Setting tolerance levels without process owner involvement is equally damaging. The people who run processes know what deviation is operationally acceptable. Tolerances defined by the risk function without that input tend to sit either too tight, generating constant false alerts, or too loose, missing real problems. Either way, they lose credibility and stop being used.
Qualitative tolerances are a related problem. “Low,” “medium,” and “high” are not thresholds. They cannot be monitored, cannot trigger an escalation, and cannot be reported against with any precision. Wherever possible, tolerance levels should be expressed as quantitative figures. For risk areas where direct quantification is difficult, a proxy metric is usually available.
Keeping appetite and tolerance in the framework document only (not embedded in process documentation, system configurations, or audit criteria) is how they become audit artefacts rather than management tools.

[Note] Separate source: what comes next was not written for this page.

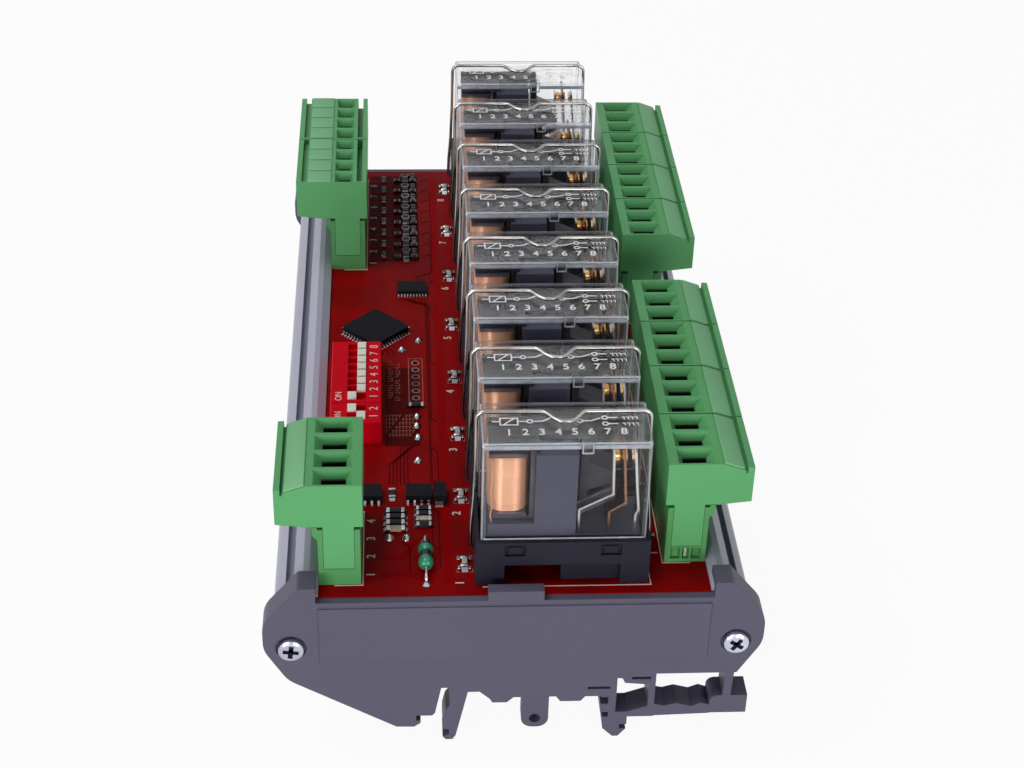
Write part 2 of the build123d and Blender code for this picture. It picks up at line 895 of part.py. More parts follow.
def make_main_chip():
    chip = Box(chip_side, chip_side, chip_height)
    chip = chamfer(chip.edges().filter_by(Axis.Z), 0.5)
    chip_x = spread([chip_side * 2 ** 0.5], [2.7, 8.1])[0]
    place = Pos(chip_x, from_front(chip_from_front), board_top + 0.1 + chip_height / 2)
    return place * Rotation(0, 0, 45) * chip


power_widths = (4.9, 1.3, 4.9, 2.5)
power_gaps = (6.2, 1.2, 1.9, 0.2, 1.9)


def make_small_chips():
    driver_x = spread([6.5], [14.35, 4.15])[0]
    left_x, diode_x, right_x, tall_x = spread(power_widths, power_gaps)
    return group([
        on_board(driver_x, overall_length - driver_from_rear, 6.5, 4.4, 1.0, 0.1),
        on_board(left_x, power_row, 4.9, 3.9, 1.5, 0.1),
        on_board(right_x, power_row, 4.9, 3.9, 1.5, 0.1),
        on_board(tall_x, power_row - 0.6, 2.5, 4.4, 2.1, 0.1),
    ])


def make_choke():
    """The green axial choke on its two bent leads."""
    lead = 0.3
    lift = 1.3
    body = Cylinder(1.0, 5.6, rotation=(90, 0, 0))
    for end in (-1, 1):
        body += Pos(0, end * 1.9, 0) * Sphere(1.3)
        body += Pos(0, end * 4.4, 0) * Cylinder(lead, 3.2, rotation=(90, 0, 0))
        body += Pos(0, end * 6.0, -lift / 2) * Box(2 * lead, 2 * lead, lift + 2 * lead)
    choke_x = spread([2.6], [17.6, 4.8])[0]
    return Pos(choke_x, from_front(left_near_first + 5.8), board_top + lift + lead) * body


def make_board_parts():
    solids = [make_choke()]
    for index in range(relay_count):
        start = relay_from_front(index) + lamp_from_relay
        solids.append(on_board(lamp_x(), start, lamp_width, 3.0, 1.1))
    columns = spread([1.5, 1.5, 1.5], [13.8, 0.45, 0.3, 5.9])
    for index in range(input_count):
        start = left_starts[1] + input_from_left_far + index * pole_pitch
        for x, wide, deep, high in zip(columns, (1.5, 1.5, 1.5), (1.25, 2.8, 1.25), (0.6, 1.0, 0.6)):
            solids.append(on_board(x, start, wide, deep, high))
    left_x, right_x = spread([3.2, 2.6], [12.0, 2.3, 4.9])
    for index in range(4):
        solids.append(on_board(left_x, power_row - 10.1 + index * 1.75, 3.2, 1.3, 0.6))
        solids.append(on_board(right_x, power_row - 9.1 + index * 1.6, 2.6, 1.2, 0.7))
    solids.append(on_board(hole_row_x(), hole_row_first - 2.8, 3.0, 1.3, 0.6))
    solids.append(on_board(spread(power_widths, power_gaps)[1], power_row + 0.4, 1.3, 2.6, 0.6))
    return group(solids)


def save(node, shape):
    export_step(shape, f"parts/{node}.step")


front_cap = make_front_cap()
save("profile_tray", make_profile())
save("end_cap_front", front_cap)
save("end_cap_rear", mirror(front_cap, about=Plane.XZ))
save("cap_screws", make_cap_screws())
save("circuit_board", make_board())

relay_places = [relay_place(index) for index in range(relay_count)]
cover = make_cover()
armature = make_armature()
for index, place in enumerate(relay_places, start=1):
    save(f"relay_cover_{index}", place * cover)
    save(f"relay_armature_{index}", place * armature)
shared_relay_pieces = {
    "relay_sockets": [make_socket()],
    "relay_bases": [make_relay_base()],
    "relay_yokes": [make_yoke()],
    "coil_bobbins": [make_bobbin()],
    "coil_windings": [make_winding()],
    "fixed_contacts": [make_closed_contact(), make_open_contact()],
    "spring_blades": [make_spring_blade()],
    "retaining_clips": [make_clip()],
}
for node, pieces in shared_relay_pieces.items():
    save(node, group([place * piece for place in relay_places for piece in pieces]))

clamp_screws = []
for number, start in enumerate(right_starts, start=1):
    save(f"plug_right_{number}", on_side(1, make_plug(3, start)))
    clamp_screws += [on_side(1, screw) for screw in make_clamp_screws(3, start)]
for number, start in enumerate(left_starts, start=1):
    save(f"plug_left_{number}", on_side(-1, make_plug(4, start, flat=number > 1)))
    clamp_screws += [on_side(-1, screw) for screw in make_clamp_screws(4, start)]
save("clamp_screws", group(clamp_screws))
save("headers_right_near", group([on_side(1, make_header(3, start)) for start in right_starts[:4]]))
save("headers_right_far", group([on_side(1, make_header(3, start)) for start in right_starts[4:]]))
save("headers_left_near", group([on_side(-1, make_header(4, start, False)) for start in left_starts[:1]]))
save("headers_left_far", group([on_side(-1, make_header(4, start, False)) for start in left_starts[1:]]))

switched_on = {2: [2], 8: [1]}
for bank in (2, 8):
    save(f"switch_bank_{bank}", make_switch_body(bank))
    for number in range(1, bank + 1):
        is_on = number in switched_on[bank]
        save(f"switch_slider_{bank}_{number}", make_slider(bank, number, is_on))

save("main_chip", make_main_chip())
save("small_chips", make_small_chips())
save("board_parts", make_board_parts())
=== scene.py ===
import math

import bmesh
import bpy
from mathutils import Matrix, Vector


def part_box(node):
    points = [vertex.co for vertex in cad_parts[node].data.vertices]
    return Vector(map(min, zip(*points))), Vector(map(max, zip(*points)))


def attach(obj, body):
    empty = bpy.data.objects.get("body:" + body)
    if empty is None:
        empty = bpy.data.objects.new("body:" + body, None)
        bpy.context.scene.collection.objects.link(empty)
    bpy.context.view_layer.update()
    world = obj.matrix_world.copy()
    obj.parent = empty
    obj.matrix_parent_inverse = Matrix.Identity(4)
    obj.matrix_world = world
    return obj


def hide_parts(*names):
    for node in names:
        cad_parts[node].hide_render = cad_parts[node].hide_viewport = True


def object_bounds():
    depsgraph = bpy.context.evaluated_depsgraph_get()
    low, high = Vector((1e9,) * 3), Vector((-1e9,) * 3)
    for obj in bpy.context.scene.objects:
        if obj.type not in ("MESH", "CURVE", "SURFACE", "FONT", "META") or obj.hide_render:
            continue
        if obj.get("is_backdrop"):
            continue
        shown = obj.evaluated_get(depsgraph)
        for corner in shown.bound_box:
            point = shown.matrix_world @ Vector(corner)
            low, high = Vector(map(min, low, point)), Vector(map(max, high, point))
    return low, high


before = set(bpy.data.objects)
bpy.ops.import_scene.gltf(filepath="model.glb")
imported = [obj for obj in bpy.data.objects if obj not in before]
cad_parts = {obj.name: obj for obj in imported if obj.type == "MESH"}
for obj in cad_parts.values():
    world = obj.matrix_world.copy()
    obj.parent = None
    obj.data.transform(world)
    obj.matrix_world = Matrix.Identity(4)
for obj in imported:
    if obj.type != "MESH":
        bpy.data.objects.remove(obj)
solid_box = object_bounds()
scene = bpy.context.scene
mm = 0.001


# The room: a pale floor under the card's feet and soft white light from above and in front, as
# on a photographer's table. The floor and the surroundings are white to the eye and to mirrors.
def tint(red, green, blue):
    """A colour given as it looks on a screen, 0 to 255, as the shader's linear colour."""
    linear = []
    for value in (red, green, blue):
        share = value / 255
        linear.append(share / 12.92 if share <= 0.04045 else ((share + 0.055) / 1.055) ** 2.4)
    return (*linear, 1.0)


def empty_material(name):
    material = bpy.data.materials.new(name)
    material.use_nodes = True
    material.node_tree.nodes.clear()
    return material, material.node_tree


def add(tree, kind, inputs, **settings):
    """A new shader node whose inputs are given constants or the outputs of other nodes."""
    node = tree.nodes.new(kind)
    for name, value in settings.items():
        setattr(node, name, value)
    for name, value in inputs.items():
        if isinstance(value, bpy.types.NodeSocket):
            tree.links.new(value, node.inputs[name])
        else:
            node.inputs[name].default_value = value
    return node


def calculate(tree, operation, *values):
    """The outcome of a sum on numbers and other nodes' outputs."""
    return add(tree, "ShaderNodeMath", dict(enumerate(values)), operation=operation).outputs[0]


def seen_directly(tree):
    """1 for rays from the eye, a mirror or clear plastic, and 0 for the light that the room gives."""
    path = add(tree, "ShaderNodeLightPath", {}).outputs
    seen = calculate(tree, "MAXIMUM", path["Is Camera Ray"], path["Is Glossy Ray"])
    return calculate(tree, "MAXIMUM", seen, path["Is Transmission Ray"])


floor_size = 6.0
floor_glow = 0.94
room_light = 0.18

half = floor_size / 2
floor_corners = [(-half, -half, 0), (half, -half, 0), (half, half, 0), (-half, half, 0)]
floor_mesh = bpy.data.meshes.new("floor")
floor_mesh.from_pydata(floor_corners, [], [(0, 1, 2, 3)])
floor = bpy.data.objects.new("floor", floor_mesh)
floor.location.z = solid_box[0][2]
scene.collection.objects.link(floor)
floor_paint, tree = empty_material("floor_paint")
matt = add(tree, "ShaderNodeBsdfDiffuse", {"Color": tint(238, 238, 240)}).outputs[0]
glow = add(tree, "ShaderNodeEmission", {}).outputs[0]
share = calculate(tree, "MULTIPLY", seen_directly(tree), floor_glow)
blend = add(tree, "ShaderNodeMixShader", {"Fac": share, 1: matt, 2: glow}).outputs[0]
add(tree, "ShaderNodeOutputMaterial", {"Surface": blend})
floor_mesh.materials.append(floor_paint)
floor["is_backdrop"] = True

world = bpy.data.worlds.new("studio")
scene.world = world
world.use_nodes = True
world.node_tree.nodes.clear()
strength = add(world.node_tree, "ShaderNodeMapRange", {
    "Value": seen_directly(world.node_tree),
    "To Min": room_light,
    "To Max": 1.0,
})
sky = add(world.node_tree, "ShaderNodeBackground", {"Strength": strength.outputs["Result"]})
add(world.node_tree, "ShaderNodeOutputWorld", {"Surface": sky.outputs[0]})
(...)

The same pattern plays out across business units when different teams set their own risk tolerance without reference to a shared appetite. The numbers diverge. Aggregating risk exposure or comparing performance across the organisation stops being meaningful. Ensuring that consistency is a risk function responsibility.
Key Takeaways
Risk appetite and risk tolerance are not interchangeable. Appetite sets the strategic direction; tolerance operationalises it in specific processes through specific, measurable thresholds.
The organisations that use these concepts well share one characteristic: they treat appetite and tolerance as live parameters, not founding documents. That means risk tolerance levels are specific, quantitative, and owned. It means they are embedded in the systems where decisions are made. And it means they are revisited when conditions change, without waiting for a regulator to prompt the review.